## [Given information]
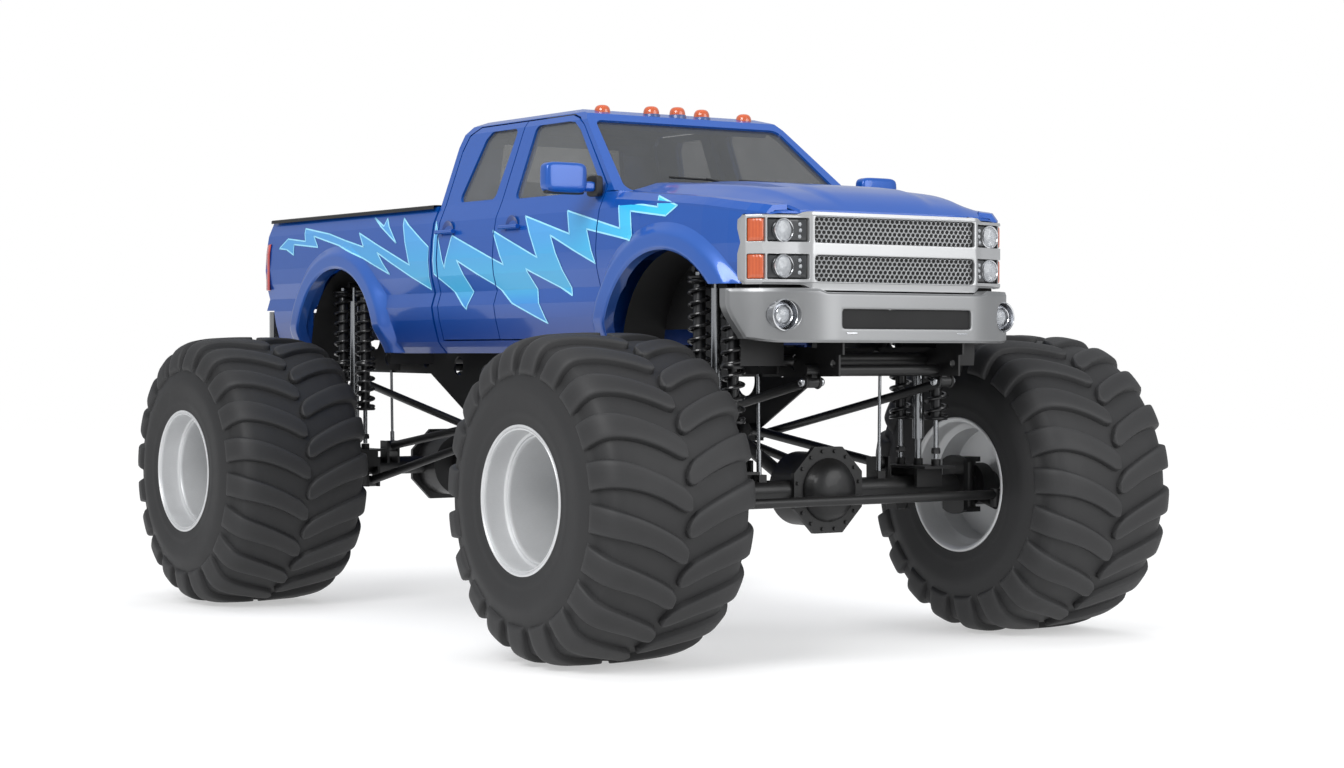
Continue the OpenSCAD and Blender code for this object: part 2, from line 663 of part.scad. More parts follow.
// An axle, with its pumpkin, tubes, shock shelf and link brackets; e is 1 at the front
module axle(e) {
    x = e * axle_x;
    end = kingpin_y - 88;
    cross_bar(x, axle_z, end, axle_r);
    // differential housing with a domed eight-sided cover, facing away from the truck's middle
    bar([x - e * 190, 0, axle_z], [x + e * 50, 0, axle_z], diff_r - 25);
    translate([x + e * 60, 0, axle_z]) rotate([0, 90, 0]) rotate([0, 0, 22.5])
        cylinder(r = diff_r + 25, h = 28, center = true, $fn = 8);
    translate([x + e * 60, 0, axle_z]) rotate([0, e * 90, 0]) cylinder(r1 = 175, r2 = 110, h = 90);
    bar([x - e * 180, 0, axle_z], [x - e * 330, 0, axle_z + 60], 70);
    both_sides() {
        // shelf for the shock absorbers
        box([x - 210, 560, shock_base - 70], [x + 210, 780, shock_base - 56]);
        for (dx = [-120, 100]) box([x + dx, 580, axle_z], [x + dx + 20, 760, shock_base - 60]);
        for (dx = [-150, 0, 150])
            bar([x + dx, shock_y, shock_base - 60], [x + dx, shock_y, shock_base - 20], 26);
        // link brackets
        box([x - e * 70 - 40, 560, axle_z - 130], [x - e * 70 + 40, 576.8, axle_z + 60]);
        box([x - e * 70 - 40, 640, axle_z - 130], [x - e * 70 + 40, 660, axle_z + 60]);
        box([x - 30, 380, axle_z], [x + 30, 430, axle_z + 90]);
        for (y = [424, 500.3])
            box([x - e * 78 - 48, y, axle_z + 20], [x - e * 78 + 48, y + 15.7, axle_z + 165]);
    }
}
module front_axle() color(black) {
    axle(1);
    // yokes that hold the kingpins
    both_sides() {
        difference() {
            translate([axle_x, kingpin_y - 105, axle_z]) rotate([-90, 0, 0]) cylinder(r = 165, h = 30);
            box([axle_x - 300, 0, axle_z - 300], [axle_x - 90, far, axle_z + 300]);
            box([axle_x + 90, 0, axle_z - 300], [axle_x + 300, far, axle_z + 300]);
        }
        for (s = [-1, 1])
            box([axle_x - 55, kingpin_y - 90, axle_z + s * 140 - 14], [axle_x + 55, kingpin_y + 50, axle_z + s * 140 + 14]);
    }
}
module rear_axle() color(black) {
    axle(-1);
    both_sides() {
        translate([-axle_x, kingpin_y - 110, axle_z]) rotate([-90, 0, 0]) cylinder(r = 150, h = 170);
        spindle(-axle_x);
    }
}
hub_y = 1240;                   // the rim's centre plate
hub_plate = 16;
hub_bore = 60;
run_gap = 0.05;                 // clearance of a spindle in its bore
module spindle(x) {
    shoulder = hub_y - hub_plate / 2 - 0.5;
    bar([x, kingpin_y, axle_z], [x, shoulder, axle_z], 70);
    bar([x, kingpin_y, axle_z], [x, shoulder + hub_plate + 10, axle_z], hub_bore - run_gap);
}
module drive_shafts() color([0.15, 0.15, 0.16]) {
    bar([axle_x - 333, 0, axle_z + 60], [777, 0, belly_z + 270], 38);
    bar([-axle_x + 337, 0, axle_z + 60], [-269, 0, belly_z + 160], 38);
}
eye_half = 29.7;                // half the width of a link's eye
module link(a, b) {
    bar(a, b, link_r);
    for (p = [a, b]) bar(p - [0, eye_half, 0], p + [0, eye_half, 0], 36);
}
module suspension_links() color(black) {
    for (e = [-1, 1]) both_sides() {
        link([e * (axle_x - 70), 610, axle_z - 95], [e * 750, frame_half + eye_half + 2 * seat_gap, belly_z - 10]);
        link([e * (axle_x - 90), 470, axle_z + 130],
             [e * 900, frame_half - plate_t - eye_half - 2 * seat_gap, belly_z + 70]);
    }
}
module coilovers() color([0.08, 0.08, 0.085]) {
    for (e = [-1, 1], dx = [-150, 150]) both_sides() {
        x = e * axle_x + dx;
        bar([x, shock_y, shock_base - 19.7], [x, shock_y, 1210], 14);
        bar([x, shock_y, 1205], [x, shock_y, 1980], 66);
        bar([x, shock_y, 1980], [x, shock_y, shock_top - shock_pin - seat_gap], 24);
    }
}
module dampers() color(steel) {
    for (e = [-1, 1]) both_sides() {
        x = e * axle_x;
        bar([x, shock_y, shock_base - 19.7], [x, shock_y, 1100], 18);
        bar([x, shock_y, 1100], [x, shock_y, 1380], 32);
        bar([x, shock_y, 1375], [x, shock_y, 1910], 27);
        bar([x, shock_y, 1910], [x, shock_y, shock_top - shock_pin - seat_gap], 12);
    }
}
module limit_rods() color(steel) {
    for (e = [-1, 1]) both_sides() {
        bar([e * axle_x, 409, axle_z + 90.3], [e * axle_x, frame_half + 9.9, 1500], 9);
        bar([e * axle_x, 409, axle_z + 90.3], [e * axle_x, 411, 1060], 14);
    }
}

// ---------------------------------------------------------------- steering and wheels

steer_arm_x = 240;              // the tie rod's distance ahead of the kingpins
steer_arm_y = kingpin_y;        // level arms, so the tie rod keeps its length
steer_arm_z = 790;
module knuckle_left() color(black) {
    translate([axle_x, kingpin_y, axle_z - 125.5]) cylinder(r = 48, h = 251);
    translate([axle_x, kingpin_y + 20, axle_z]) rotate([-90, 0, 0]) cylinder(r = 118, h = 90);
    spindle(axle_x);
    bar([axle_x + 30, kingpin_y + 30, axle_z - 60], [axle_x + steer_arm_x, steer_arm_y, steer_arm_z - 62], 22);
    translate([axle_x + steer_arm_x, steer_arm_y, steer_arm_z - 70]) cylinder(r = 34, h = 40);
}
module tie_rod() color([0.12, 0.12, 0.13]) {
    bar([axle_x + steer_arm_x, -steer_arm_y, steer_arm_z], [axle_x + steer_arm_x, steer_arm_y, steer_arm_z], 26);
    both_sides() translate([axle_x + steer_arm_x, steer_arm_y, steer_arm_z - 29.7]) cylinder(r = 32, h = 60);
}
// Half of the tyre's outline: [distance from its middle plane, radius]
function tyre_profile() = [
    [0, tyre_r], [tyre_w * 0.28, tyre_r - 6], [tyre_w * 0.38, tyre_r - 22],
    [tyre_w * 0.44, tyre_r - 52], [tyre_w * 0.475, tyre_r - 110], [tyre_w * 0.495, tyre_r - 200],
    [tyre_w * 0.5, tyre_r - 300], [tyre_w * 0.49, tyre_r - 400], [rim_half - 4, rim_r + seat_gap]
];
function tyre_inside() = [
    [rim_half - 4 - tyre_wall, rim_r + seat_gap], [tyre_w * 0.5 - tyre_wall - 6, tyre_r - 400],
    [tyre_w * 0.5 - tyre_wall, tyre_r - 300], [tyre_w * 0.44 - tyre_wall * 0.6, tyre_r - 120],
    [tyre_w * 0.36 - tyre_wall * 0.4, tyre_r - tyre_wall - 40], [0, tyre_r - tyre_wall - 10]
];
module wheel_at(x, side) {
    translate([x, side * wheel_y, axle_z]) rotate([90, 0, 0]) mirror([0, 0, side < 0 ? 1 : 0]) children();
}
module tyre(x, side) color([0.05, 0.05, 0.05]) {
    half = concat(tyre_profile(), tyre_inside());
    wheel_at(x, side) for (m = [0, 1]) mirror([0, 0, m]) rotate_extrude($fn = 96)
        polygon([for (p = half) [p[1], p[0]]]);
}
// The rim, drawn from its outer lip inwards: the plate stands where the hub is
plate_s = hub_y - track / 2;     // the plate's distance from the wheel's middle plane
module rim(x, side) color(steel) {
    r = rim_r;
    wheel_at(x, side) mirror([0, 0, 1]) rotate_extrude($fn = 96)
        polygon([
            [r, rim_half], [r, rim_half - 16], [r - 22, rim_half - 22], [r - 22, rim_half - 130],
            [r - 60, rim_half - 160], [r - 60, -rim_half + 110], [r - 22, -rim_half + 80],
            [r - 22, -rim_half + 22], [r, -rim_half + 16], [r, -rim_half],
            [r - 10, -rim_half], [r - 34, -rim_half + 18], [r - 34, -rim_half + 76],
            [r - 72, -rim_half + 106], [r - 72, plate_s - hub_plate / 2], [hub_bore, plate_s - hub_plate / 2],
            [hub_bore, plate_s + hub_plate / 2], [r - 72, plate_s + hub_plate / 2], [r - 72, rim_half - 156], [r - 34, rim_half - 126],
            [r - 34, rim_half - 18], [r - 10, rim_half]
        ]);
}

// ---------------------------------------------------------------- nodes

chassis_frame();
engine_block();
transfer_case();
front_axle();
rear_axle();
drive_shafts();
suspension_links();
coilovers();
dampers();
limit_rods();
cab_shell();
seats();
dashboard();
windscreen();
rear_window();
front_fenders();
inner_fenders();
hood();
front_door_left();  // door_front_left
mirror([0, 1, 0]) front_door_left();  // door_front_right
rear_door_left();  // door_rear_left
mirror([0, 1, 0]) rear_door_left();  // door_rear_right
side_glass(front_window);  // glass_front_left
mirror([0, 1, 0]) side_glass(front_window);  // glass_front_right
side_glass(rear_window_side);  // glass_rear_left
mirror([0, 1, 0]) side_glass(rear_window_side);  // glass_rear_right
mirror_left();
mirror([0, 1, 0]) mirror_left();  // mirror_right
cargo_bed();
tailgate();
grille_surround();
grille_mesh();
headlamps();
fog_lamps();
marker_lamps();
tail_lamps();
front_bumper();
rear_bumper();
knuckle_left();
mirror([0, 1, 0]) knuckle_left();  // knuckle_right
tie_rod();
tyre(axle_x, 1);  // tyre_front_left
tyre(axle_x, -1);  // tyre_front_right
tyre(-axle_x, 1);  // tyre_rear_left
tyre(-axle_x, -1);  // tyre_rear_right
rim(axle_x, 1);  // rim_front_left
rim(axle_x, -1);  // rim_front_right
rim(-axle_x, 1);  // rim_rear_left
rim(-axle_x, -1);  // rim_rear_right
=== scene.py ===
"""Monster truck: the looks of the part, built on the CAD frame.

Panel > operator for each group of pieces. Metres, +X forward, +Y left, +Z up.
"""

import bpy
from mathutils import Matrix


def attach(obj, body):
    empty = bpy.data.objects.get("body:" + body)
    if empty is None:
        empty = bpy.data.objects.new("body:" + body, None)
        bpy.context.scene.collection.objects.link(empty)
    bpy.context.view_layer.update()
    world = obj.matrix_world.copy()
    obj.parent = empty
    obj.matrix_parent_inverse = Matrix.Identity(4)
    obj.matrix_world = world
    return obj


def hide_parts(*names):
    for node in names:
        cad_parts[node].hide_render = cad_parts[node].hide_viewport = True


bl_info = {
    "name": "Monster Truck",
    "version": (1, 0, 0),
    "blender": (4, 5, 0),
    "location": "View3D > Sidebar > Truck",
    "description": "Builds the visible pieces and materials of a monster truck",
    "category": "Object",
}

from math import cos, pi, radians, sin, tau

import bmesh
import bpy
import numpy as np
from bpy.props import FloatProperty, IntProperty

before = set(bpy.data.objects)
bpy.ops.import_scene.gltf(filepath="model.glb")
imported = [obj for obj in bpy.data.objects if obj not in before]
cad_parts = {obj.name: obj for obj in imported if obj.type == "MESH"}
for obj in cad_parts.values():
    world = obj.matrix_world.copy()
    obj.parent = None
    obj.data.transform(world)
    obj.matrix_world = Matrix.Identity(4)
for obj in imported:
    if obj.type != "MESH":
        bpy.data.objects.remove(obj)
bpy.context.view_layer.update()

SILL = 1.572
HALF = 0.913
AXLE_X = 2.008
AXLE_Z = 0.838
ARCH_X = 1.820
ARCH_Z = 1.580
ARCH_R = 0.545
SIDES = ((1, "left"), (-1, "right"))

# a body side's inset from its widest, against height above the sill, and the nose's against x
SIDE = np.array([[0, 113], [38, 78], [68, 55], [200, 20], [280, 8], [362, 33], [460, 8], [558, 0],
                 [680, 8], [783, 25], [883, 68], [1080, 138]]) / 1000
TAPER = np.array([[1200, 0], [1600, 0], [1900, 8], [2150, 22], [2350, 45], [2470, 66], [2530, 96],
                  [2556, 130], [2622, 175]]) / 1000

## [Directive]
Retype exactly the lines above, from the one with "tailgate();" through the one with "for node in", inclusive.

## [Full solution]
tailgate();
grille_surround();
grille_mesh();
headlamps();
fog_lamps();
marker_lamps();
tail_lamps();
front_bumper();
rear_bumper();
knuckle_left();
mirror([0, 1, 0]) knuckle_left();  // knuckle_right
tie_rod();
tyre(axle_x, 1);  // tyre_front_left
tyre(axle_x, -1);  // tyre_front_right
tyre(-axle_x, 1);  // tyre_rear_left
tyre(-axle_x, -1);  // tyre_rear_right
rim(axle_x, 1);  // rim_front_left
rim(axle_x, -1);  // rim_front_right
rim(-axle_x, 1);  // rim_rear_left
rim(-axle_x, -1);  // rim_rear_right
=== scene.py ===
"""Monster truck: the looks of the part, built on the CAD frame.

Panel > operator for each group of pieces. Metres, +X forward, +Y left, +Z up.
"""

import bpy
from mathutils import Matrix


def attach(obj, body):
    empty = bpy.data.objects.get("body:" + body)
    if empty is None:
        empty = bpy.data.objects.new("body:" + body, None)
        bpy.context.scene.collection.objects.link(empty)
    bpy.context.view_layer.update()
    world = obj.matrix_world.copy()
    obj.parent = empty
    obj.matrix_parent_inverse = Matrix.Identity(4)
    obj.matrix_world = world
    return obj


def hide_parts(*names):
    for node in names:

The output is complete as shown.